» Problem to solve:
Write out the data again in full, exactly as it reads.

» Information provided:
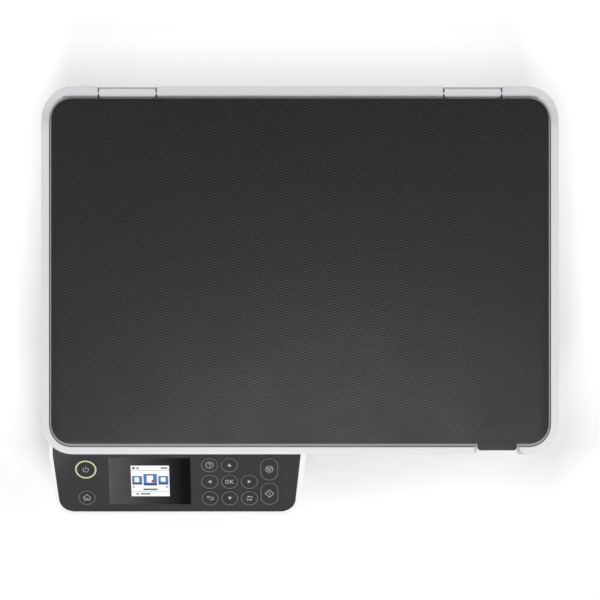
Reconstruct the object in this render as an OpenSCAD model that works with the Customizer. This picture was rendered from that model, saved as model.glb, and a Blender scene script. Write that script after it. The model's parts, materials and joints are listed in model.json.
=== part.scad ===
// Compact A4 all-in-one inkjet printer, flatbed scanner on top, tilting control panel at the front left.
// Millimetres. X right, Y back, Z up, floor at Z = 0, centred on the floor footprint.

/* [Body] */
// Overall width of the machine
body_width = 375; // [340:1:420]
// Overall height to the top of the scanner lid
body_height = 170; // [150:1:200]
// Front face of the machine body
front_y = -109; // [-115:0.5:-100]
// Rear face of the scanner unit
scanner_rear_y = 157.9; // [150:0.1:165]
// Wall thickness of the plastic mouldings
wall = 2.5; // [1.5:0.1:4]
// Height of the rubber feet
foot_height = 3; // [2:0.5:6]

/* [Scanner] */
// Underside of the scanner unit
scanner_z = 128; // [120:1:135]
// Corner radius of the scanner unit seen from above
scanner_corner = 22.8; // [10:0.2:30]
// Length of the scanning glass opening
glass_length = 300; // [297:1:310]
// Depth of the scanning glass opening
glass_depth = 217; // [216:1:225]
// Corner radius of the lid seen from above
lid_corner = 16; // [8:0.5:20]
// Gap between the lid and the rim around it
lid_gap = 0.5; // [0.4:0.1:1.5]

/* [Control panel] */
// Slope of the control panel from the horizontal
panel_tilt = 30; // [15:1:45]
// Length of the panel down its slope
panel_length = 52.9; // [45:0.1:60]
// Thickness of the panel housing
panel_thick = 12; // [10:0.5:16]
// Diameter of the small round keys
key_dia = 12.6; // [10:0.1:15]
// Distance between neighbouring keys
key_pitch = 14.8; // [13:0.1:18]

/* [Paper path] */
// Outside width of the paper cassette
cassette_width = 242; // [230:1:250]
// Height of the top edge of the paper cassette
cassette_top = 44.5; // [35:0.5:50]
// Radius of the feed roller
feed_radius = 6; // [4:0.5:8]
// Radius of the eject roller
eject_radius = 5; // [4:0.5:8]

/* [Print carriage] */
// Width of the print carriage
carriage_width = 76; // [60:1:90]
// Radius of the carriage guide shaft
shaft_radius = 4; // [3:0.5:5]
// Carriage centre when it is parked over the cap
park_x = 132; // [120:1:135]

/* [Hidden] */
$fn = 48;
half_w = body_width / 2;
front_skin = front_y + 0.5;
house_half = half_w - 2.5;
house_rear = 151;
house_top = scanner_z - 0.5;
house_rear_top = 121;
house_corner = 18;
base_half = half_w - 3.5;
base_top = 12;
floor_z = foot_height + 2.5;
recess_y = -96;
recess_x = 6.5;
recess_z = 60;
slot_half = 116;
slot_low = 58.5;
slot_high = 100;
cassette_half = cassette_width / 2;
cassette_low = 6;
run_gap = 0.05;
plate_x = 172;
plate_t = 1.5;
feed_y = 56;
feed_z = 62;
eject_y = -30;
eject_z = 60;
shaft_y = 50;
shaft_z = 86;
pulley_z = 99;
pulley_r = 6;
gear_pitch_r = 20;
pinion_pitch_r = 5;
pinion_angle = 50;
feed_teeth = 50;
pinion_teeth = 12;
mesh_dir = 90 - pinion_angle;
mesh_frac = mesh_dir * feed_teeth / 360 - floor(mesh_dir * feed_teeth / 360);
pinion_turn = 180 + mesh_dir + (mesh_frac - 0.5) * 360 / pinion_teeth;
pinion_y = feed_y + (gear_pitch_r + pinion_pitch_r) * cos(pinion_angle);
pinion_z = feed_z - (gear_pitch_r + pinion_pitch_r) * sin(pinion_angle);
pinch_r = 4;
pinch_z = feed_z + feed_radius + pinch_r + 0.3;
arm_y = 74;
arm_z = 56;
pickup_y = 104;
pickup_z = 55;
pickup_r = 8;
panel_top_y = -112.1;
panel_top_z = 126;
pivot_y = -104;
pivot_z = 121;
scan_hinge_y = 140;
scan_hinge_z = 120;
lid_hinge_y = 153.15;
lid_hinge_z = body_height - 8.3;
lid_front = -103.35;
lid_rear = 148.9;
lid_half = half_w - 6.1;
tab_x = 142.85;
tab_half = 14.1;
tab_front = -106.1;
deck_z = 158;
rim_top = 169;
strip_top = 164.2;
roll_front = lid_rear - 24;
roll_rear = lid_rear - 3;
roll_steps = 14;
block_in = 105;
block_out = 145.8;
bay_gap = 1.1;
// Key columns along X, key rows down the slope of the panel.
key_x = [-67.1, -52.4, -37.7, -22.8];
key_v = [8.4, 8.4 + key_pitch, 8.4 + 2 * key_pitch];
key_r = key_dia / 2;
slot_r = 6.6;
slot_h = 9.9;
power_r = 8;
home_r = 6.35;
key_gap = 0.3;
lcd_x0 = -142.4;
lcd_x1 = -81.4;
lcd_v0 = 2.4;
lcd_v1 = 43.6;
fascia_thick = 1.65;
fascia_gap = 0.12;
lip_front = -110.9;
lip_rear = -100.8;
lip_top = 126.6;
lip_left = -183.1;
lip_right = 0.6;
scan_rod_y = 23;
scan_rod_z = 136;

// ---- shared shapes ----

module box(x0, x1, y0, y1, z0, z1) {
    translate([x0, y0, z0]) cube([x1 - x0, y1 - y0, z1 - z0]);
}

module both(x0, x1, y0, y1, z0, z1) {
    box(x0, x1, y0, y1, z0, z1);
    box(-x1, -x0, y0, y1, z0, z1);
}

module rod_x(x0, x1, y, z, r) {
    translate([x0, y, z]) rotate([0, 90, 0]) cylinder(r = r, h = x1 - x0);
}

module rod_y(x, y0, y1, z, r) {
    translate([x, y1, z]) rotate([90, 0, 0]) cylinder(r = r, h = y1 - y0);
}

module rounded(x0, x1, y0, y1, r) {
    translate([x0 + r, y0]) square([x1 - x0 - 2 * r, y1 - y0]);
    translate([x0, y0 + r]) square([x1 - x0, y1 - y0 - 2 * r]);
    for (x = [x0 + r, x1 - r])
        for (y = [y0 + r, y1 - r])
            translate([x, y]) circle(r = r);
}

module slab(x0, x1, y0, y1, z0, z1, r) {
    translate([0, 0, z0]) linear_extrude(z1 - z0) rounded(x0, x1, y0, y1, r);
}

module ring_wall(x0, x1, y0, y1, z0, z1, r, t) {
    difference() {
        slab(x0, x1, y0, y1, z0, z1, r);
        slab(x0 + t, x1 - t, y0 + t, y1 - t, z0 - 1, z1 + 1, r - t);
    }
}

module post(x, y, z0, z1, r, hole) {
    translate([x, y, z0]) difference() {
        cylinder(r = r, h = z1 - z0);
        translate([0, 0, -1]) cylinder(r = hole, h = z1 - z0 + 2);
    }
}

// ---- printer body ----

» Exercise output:
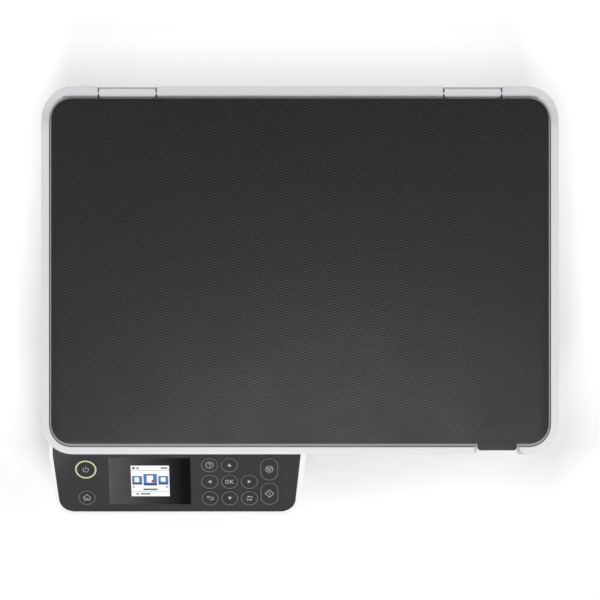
Reconstruct the object in this render as an OpenSCAD model that works with the Customizer. This picture was rendered from that model, saved as model.glb, and a Blender scene script. Write that script after it. The model's parts, materials and joints are listed in model.json.
=== part.scad ===
// Compact A4 all-in-one inkjet printer, flatbed scanner on top, tilting control panel at the front left.
// Millimetres. X right, Y back, Z up, floor at Z = 0, centred on the floor footprint.

/* [Body] */
// Overall width of the machine
body_width = 375; // [340:1:420]
// Overall height to the top of the scanner lid
body_height = 170; // [150:1:200]
// Front face of the machine body
front_y = -109; // [-115:0.5:-100]
// Rear face of the scanner unit
scanner_rear_y = 157.9; // [150:0.1:165]
// Wall thickness of the plastic mouldings
wall = 2.5; // [1.5:0.1:4]
// Height of the rubber feet
foot_height = 3; // [2:0.5:6]

/* [Scanner] */
// Underside of the scanner unit
scanner_z = 128; // [120:1:135]
// Corner radius of the scanner unit seen from above
scanner_corner = 22.8; // [10:0.2:30]
// Length of the scanning glass opening
glass_length = 300; // [297:1:310]
// Depth of the scanning glass opening
glass_depth = 217; // [216:1:225]
// Corner radius of the lid seen from above
lid_corner = 16; // [8:0.5:20]
// Gap between the lid and the rim around it
lid_gap = 0.5; // [0.4:0.1:1.5]

/* [Control panel] */
// Slope of the control panel from the horizontal
panel_tilt = 30; // [15:1:45]
// Length of the panel down its slope
panel_length = 52.9; // [45:0.1:60]
// Thickness of the panel housing
panel_thick = 12; // [10:0.5:16]
// Diameter of the small round keys
key_dia = 12.6; // [10:0.1:15]
// Distance between neighbouring keys
key_pitch = 14.8; // [13:0.1:18]

/* [Paper path] */
// Outside width of the paper cassette
cassette_width = 242; // [230:1:250]
// Height of the top edge of the paper cassette
cassette_top = 44.5; // [35:0.5:50]
// Radius of the feed roller
feed_radius = 6; // [4:0.5:8]
// Radius of the eject roller
eject_radius = 5; // [4:0.5:8]

/* [Print carriage] */
// Width of the print carriage
carriage_width = 76; // [60:1:90]
// Radius of the carriage guide shaft
shaft_radius = 4; // [3:0.5:5]
// Carriage centre when it is parked over the cap
park_x = 132; // [120:1:135]

/* [Hidden] */
$fn = 48;
half_w = body_width / 2;
front_skin = front_y + 0.5;
house_half = half_w - 2.5;
house_rear = 151;
house_top = scanner_z - 0.5;
house_rear_top = 121;
house_corner = 18;
base_half = half_w - 3.5;
base_top = 12;
floor_z = foot_height + 2.5;
recess_y = -96;
recess_x = 6.5;
recess_z = 60;
slot_half = 116;
slot_low = 58.5;
slot_high = 100;
cassette_half = cassette_width / 2;
cassette_low = 6;
run_gap = 0.05;
plate_x = 172;
plate_t = 1.5;
feed_y = 56;
feed_z = 62;
eject_y = -30;
eject_z = 60;
shaft_y = 50;
shaft_z = 86;
pulley_z = 99;
pulley_r = 6;
gear_pitch_r = 20;
pinion_pitch_r = 5;
pinion_angle = 50;
feed_teeth = 50;
pinion_teeth = 12;
mesh_dir = 90 - pinion_angle;
mesh_frac = mesh_dir * feed_teeth / 360 - floor(mesh_dir * feed_teeth / 360);
pinion_turn = 180 + mesh_dir + (mesh_frac - 0.5) * 360 / pinion_teeth;
pinion_y = feed_y + (gear_pitch_r + pinion_pitch_r) * cos(pinion_angle);
pinion_z = feed_z - (gear_pitch_r + pinion_pitch_r) * sin(pinion_angle);
pinch_r = 4;
pinch_z = feed_z + feed_radius + pinch_r + 0.3;
arm_y = 74;
arm_z = 56;
pickup_y = 104;
pickup_z = 55;
pickup_r = 8;
panel_top_y = -112.1;
panel_top_z = 126;
pivot_y = -104;
pivot_z = 121;
scan_hinge_y = 140;
scan_hinge_z = 120;
lid_hinge_y = 153.15;
lid_hinge_z = body_height - 8.3;
lid_front = -103.35;
lid_rear = 148.9;
lid_half = half_w - 6.1;
tab_x = 142.85;
tab_half = 14.1;
tab_front = -106.1;
deck_z = 158;
rim_top = 169;
strip_top = 164.2;
roll_front = lid_rear - 24;
roll_rear = lid_rear - 3;
roll_steps = 14;
block_in = 105;
block_out = 145.8;
bay_gap = 1.1;
// Key columns along X, key rows down the slope of the panel.
key_x = [-67.1, -52.4, -37.7, -22.8];
key_v = [8.4, 8.4 + key_pitch, 8.4 + 2 * key_pitch];
key_r = key_dia / 2;
slot_r = 6.6;
slot_h = 9.9;
power_r = 8;
home_r = 6.35;
key_gap = 0.3;
lcd_x0 = -142.4;
lcd_x1 = -81.4;
lcd_v0 = 2.4;
lcd_v1 = 43.6;
fascia_thick = 1.65;
fascia_gap = 0.12;
lip_front = -110.9;
lip_rear = -100.8;
lip_top = 126.6;
lip_left = -183.1;
lip_right = 0.6;
scan_rod_y = 23;
scan_rod_z = 136;

// ---- shared shapes ----

module box(x0, x1, y0, y1, z0, z1) {
    translate([x0, y0, z0]) cube([x1 - x0, y1 - y0, z1 - z0]);
}

module both(x0, x1, y0, y1, z0, z1) {
    box(x0, x1, y0, y1, z0, z1);
    box(-x1, -x0, y0, y1, z0, z1);
}

module rod_x(x0, x1, y, z, r) {
    translate([x0, y, z]) rotate([0, 90, 0]) cylinder(r = r, h = x1 - x0);
}

module rod_y(x, y0, y1, z, r) {
    translate([x, y1, z]) rotate([90, 0, 0]) cylinder(r = r, h = y1 - y0);
}

module rounded(x0, x1, y0, y1, r) {
    translate([x0 + r, y0]) square([x1 - x0 - 2 * r, y1 - y0]);
    translate([x0, y0 + r]) square([x1 - x0, y1 - y0 - 2 * r]);
    for (x = [x0 + r, x1 - r])
        for (y = [y0 + r, y1 - r])
            translate([x, y]) circle(r = r);
}

module slab(x0, x1, y0, y1, z0, z1, r) {
    translate([0, 0, z0]) linear_extrude(z1 - z0) rounded(x0, x1, y0, y1, r);
}

module ring_wall(x0, x1, y0, y1, z0, z1, r, t) {
    difference() {
        slab(x0, x1, y0, y1, z0, z1, r);
        slab(x0 + t, x1 - t, y0 + t, y1 - t, z0 - 1, z1 + 1, r - t);
    }
}

module post(x, y, z0, z1, r, hole) {
    translate([x, y, z0]) difference() {
        cylinder(r = r, h = z1 - z0);
        translate([0, 0, -1]) cylinder(r = hole, h = z1 - z0 + 2);
    }
}

// ---- printer body ----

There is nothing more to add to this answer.